#### Do this:
Repeat each record below exactly as given.
___ Data
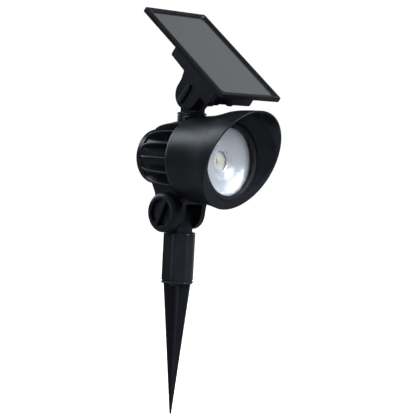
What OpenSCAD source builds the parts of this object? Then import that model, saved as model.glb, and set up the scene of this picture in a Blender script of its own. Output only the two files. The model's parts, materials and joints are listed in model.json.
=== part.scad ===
// Solar spotlight on a ground spike.
// Lamp head on a tilting yoke, solar panel on a swivel and a tilting neck.
// The origin is where the sleeve meets the soil. The lamp faces -Y and every hinge runs along X.

/* [Stake] */
// Length of the spike below the sleeve
spike_len = 117; // [80:1:160]
// Width of the spike across two fins, at its top
spike_w = 24; // [16:0.5:28]
// Thickness of the spike's fins
fin_t = 3; // [2:0.1:5]
// Width of the sleeve across its flats
sleeve_w = 28; // [26:0.5:34]
// Height of the sleeve
sleeve_h = 45; // [38:1:60]
// Radius of the spike's peg inside the sleeve
peg_r = 8.5; // [6:0.1:9.5]
// Length of the peg
peg_len = 28; // [15:1:34]

/* [Lower hinge] */
// Height of the hinge above the top of the sleeve
hinge_rise = 17.5; // [16.5:0.5:26]
// Half width of the sleeve's lug
lug_half = 10; // [7:0.5:11]
// Radius of the lug's round end
lug_r = 6.5; // [5.5:0.1:7.5]
// Thickness of each yoke ear
ear_t = 5.2; // [4:0.1:7]
// Radius of the yoke's round end
yoke_r = 15; // [12:0.2:15.8]
// Radius of the hinge bolt
bolt_r = 3; // [2.5:0.1:3.5]
// Radius of the hinge knob
knob_r = 17.4; // [14:0.1:18]
// Thickness of the hinge knob
knob_t = 9.5; // [7:0.5:12]

/* [Lamp head] */
// Height of the lamp's axis above the lower hinge
head_rise = 47.35; // [45:0.1:60]
// Radius of the rear cap
cap_r = 24.3; // [20:0.1:26]
// Distance from the hinge back to the rear cap's face
cap_back = 36; // [28:0.2:45]
// Number of cooling ribs
rib_count = 16; // [8:2:24]
// Thickness of each rib
rib_t = 2.6; // [1.5:0.1:4]
// Length of each rib
rib_len = 39; // [25:0.5:40]
// Distance from the hinge forward to the shell's rear rim
rim_fwd = 11.5; // [9:0.5:14]
// Radius of the shell at its rear rim
shell_r = 37.2; // [36:0.1:42]
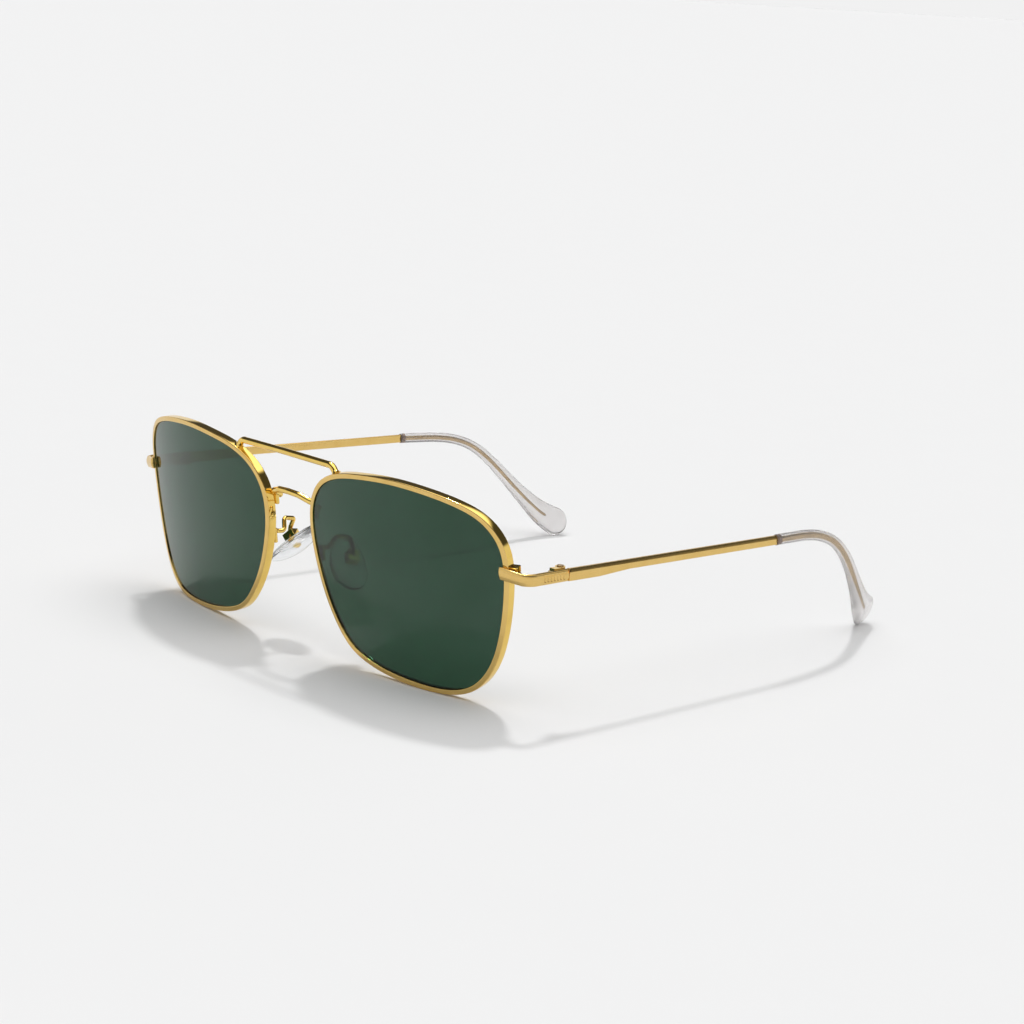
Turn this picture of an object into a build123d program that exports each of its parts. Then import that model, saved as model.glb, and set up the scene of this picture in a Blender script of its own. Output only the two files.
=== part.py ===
from build123d import *
from math import asin, cos, degrees, pi, radians, sin, sqrt
import os

os.makedirs("parts", exist_ok=True)

# Sunglasses with a thin wire frame.  Everything is drawn for the wearer's left side (+X) and mirrored.
# +Z is up, the lenses face -Y and the temples run back along +Y.  The frame stands on its two rim
# bottoms and its two temple ends.  All lengths are in millimetres and all angles in degrees.

# ---------------------------------------------------------------- whole frame
LENS_X = 37.77            # middle of a lens from the plane of symmetry
LENS_Z = 23.70            # middle of a lens above the table
LENS_Y = 4.80             # middle of a lens behind the front datum
FACE_TILT = 8.35          # the top of the front leans forward
FACE_WRAP = 7.33          # the outer end of each lens turns back
FACE_RADIUS = 125.8       # the front surface is a cylinder that runs up and down

# ---------------------------------------------------------------- rim and lens
RIM_WIDTH = 1.20
RIM_DEPTH = 2.10
GROOVE_DEPTH = 0.50
GROOVE_FRONT = 0.92
GROOVE_REAR = 1.62
LENS_FRONT = 0.35
LENS_REAR = 1.95
LENS_BEVEL = 0.42
LENS_PLAY = 0.05
SLIT_HEIGHT = 0.24        # the rim is cut here, between the two closing blocks
SLIT_Y = 6.7
OUTLINE_STEPS = 44
# Lens opening seen from the front: x outwards, y up, from the middle of the lens.
OPENING = [
    (28.67, 0.0), (29.16, 6.06), (28.35, 12.34), (24.51, 17.45), (18.54, 20.24), (9.8, 22.05),
    (0.0, 22.86), (-10.0, 22.35), (-18.63, 20.72), (-24.22, 17.67), (-27.65, 12.39), (-28.25, 6.04),
    (-27.15, 0.0), (-25.35, -5.42), (-20.0, -14.57), (-16.29, -18.09), (-11.67, -20.16),
    (0.0, -22.35), (7.52, -22.86), (13.26, -22.63), (19.15, -20.9), (23.5, -16.74), (27.0, -8.6),
]

# ---------------------------------------------------------------- closing blocks
BLOCK_X = 31.15
BLOCK_WIDTH = 2.1
BLOCK_DEPTH = 2.35
BLOCK_LIFT = -1.60
BLOCK_HEIGHT = 1.30
BLOCK_SCREW_R = 0.42
BLOCK_SCREW_SHIFT = 0.28
BLOCK_SCREW_HEAD_R = 0.72

# ---------------------------------------------------------------- end piece strip and side line
STRIP_THICK = 1.10
STRIP_START = (28.55, 7.2)             # nasal end on the front face, x and y from the lens middle
STRIP_TURN_R = 3.0
STRIP_TOP = [(60.0, 34.05), (70.8, 32.2), (80.0, 32.2)]       # x, z of the upper edge
STRIP_LOW = [(60.0, 30.95), (70.8, 29.45), (80.0, 29.45)]     # x, z of the lower edge
SEAM = Vector(72.15, 24.4, 30.82)      # middle of the joint face between strip and temple
SIDE_TURN = 1.94                       # the side line runs inwards towards the back
SIDE_DROP = 0.66                       # and slightly down
SEAM_GAP = 0.08
PANEL_Y = (-7.6, -0.9)                 # shallow recessed panel on the outside of the strip
PANEL_HALF_HEIGHT = 0.75
PANEL_DEPTH = 0.14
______
#### Response to the task:
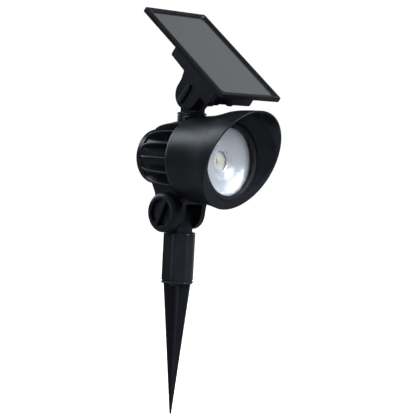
What OpenSCAD source builds the parts of this object? Then import that model, saved as model.glb, and set up the scene of this picture in a Blender script of its own. Output only the two files. The model's parts, materials and joints are listed in model.json.
=== part.scad ===
// Solar spotlight on a ground spike.
// Lamp head on a tilting yoke, solar panel on a swivel and a tilting neck.
// The origin is where the sleeve meets the soil. The lamp faces -Y and every hinge runs along X.

/* [Stake] */
// Length of the spike below the sleeve
spike_len = 117; // [80:1:160]
// Width of the spike across two fins, at its top
spike_w = 24; // [16:0.5:28]
// Thickness of the spike's fins
fin_t = 3; // [2:0.1:5]
// Width of the sleeve across its flats
sleeve_w = 28; // [26:0.5:34]
// Height of the sleeve
sleeve_h = 45; // [38:1:60]
// Radius of the spike's peg inside the sleeve
peg_r = 8.5; // [6:0.1:9.5]
// Length of the peg
peg_len = 28; // [15:1:34]

/* [Lower hinge] */
// Height of the hinge above the top of the sleeve
hinge_rise = 17.5; // [16.5:0.5:26]
// Half width of the sleeve's lug
lug_half = 10; // [7:0.5:11]
// Radius of the lug's round end
lug_r = 6.5; // [5.5:0.1:7.5]
// Thickness of each yoke ear
ear_t = 5.2; // [4:0.1:7]
// Radius of the yoke's round end
yoke_r = 15; // [12:0.2:15.8]
// Radius of the hinge bolt
bolt_r = 3; // [2.5:0.1:3.5]
// Radius of the hinge knob
knob_r = 17.4; // [14:0.1:18]
// Thickness of the hinge knob
knob_t = 9.5; // [7:0.5:12]

/* [Lamp head] */
// Height of the lamp's axis above the lower hinge
head_rise = 47.35; // [45:0.1:60]
// Radius of the rear cap
cap_r = 24.3; // [20:0.1:26]
// Distance from the hinge back to the rear cap's face
cap_back = 36; // [28:0.2:45]
// Number of cooling ribs
rib_count = 16; // [8:2:24]
// Thickness of each rib
rib_t = 2.6; // [1.5:0.1:4]
// Length of each rib
rib_len = 39; // [25:0.5:40]
// Distance from the hinge forward to the shell's rear rim
rim_fwd = 11.5; // [9:0.5:14]
// Radius of the shell at its rear rim
shell_r = 37.2; // [36:0.1:42]
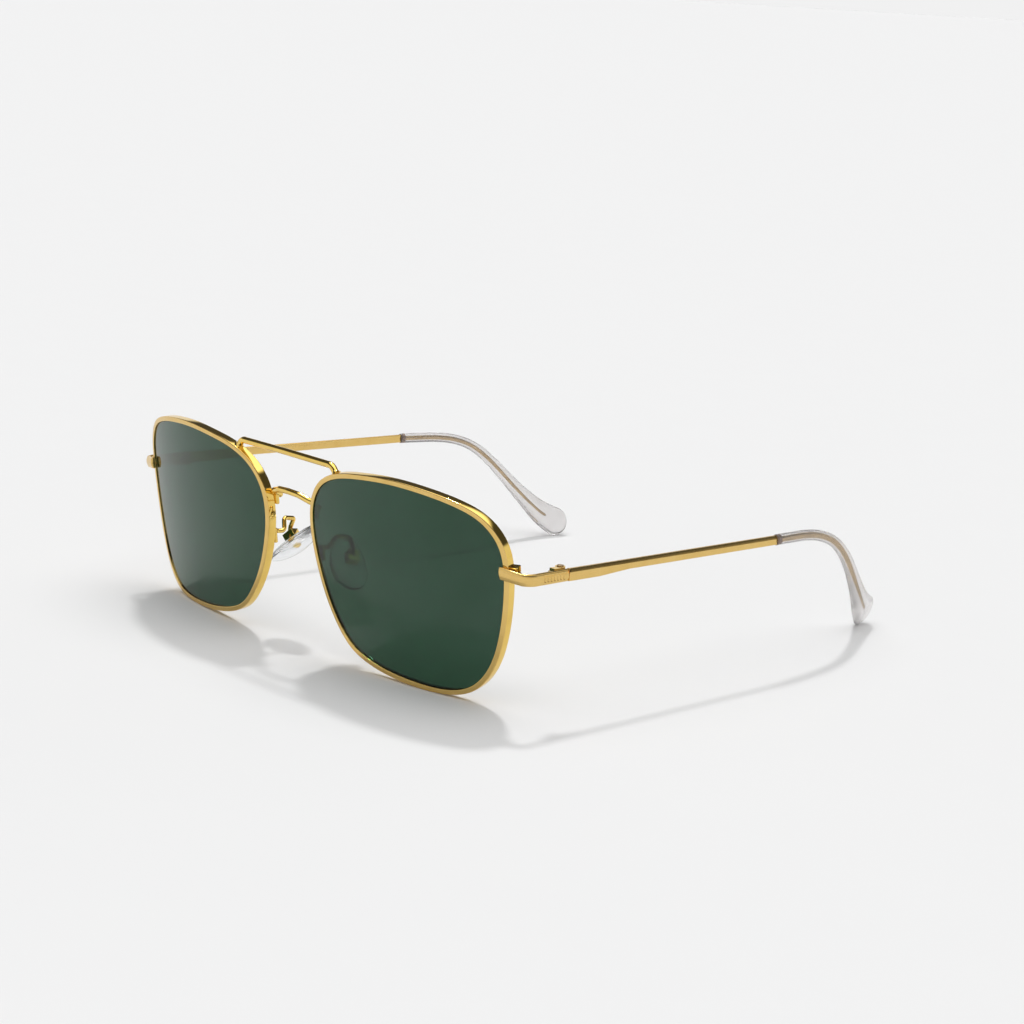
Turn this picture of an object into a build123d program that exports each of its parts. Then import that model, saved as model.glb, and set up the scene of this picture in a Blender script of its own. Output only the two files.
=== part.py ===
from build123d import *
from math import asin, cos, degrees, pi, radians, sin, sqrt
import os

os.makedirs("parts", exist_ok=True)

# Sunglasses with a thin wire frame.  Everything is drawn for the wearer's left side (+X) and mirrored.
# +Z is up, the lenses face -Y and the temples run back along +Y.  The frame stands on its two rim
# bottoms and its two temple ends.  All lengths are in millimetres and all angles in degrees.

# ---------------------------------------------------------------- whole frame
LENS_X = 37.77            # middle of a lens from the plane of symmetry
LENS_Z = 23.70            # middle of a lens above the table
LENS_Y = 4.80             # middle of a lens behind the front datum
FACE_TILT = 8.35          # the top of the front leans forward
FACE_WRAP = 7.33          # the outer end of each lens turns back
FACE_RADIUS = 125.8       # the front surface is a cylinder that runs up and down

# ---------------------------------------------------------------- rim and lens
RIM_WIDTH = 1.20
RIM_DEPTH = 2.10
GROOVE_DEPTH = 0.50
GROOVE_FRONT = 0.92
GROOVE_REAR = 1.62
LENS_FRONT = 0.35
LENS_REAR = 1.95
LENS_BEVEL = 0.42
LENS_PLAY = 0.05
SLIT_HEIGHT = 0.24        # the rim is cut here, between the two closing blocks
SLIT_Y = 6.7
OUTLINE_STEPS = 44
# Lens opening seen from the front: x outwards, y up, from the middle of the lens.
OPENING = [
    (28.67, 0.0), (29.16, 6.06), (28.35, 12.34), (24.51, 17.45), (18.54, 20.24), (9.8, 22.05),
    (0.0, 22.86), (-10.0, 22.35), (-18.63, 20.72), (-24.22, 17.67), (-27.65, 12.39), (-28.25, 6.04),
    (-27.15, 0.0), (-25.35, -5.42), (-20.0, -14.57), (-16.29, -18.09), (-11.67, -20.16),
    (0.0, -22.35), (7.52, -22.86), (13.26, -22.63), (19.15, -20.9), (23.5, -16.74), (27.0, -8.6),
]

# ---------------------------------------------------------------- closing blocks
BLOCK_X = 31.15
BLOCK_WIDTH = 2.1
BLOCK_DEPTH = 2.35
BLOCK_LIFT = -1.60
BLOCK_HEIGHT = 1.30
BLOCK_SCREW_R = 0.42
BLOCK_SCREW_SHIFT = 0.28
BLOCK_SCREW_HEAD_R = 0.72

# ---------------------------------------------------------------- end piece strip and side line
STRIP_THICK = 1.10
STRIP_START = (28.55, 7.2)             # nasal end on the front face, x and y from the lens middle
STRIP_TURN_R = 3.0
STRIP_TOP = [(60.0, 34.05), (70.8, 32.2), (80.0, 32.2)]       # x, z of the upper edge
STRIP_LOW = [(60.0, 30.95), (70.8, 29.45), (80.0, 29.45)]     # x, z of the lower edge
SEAM = Vector(72.15, 24.4, 30.82)      # middle of the joint face between strip and temple
SIDE_TURN = 1.94                       # the side line runs inwards towards the back
SIDE_DROP = 0.66                       # and slightly down
SEAM_GAP = 0.08
PANEL_Y = (-7.6, -0.9)                 # shallow recessed panel on the outside of the strip
PANEL_HALF_HEIGHT = 0.75
PANEL_DEPTH = 0.14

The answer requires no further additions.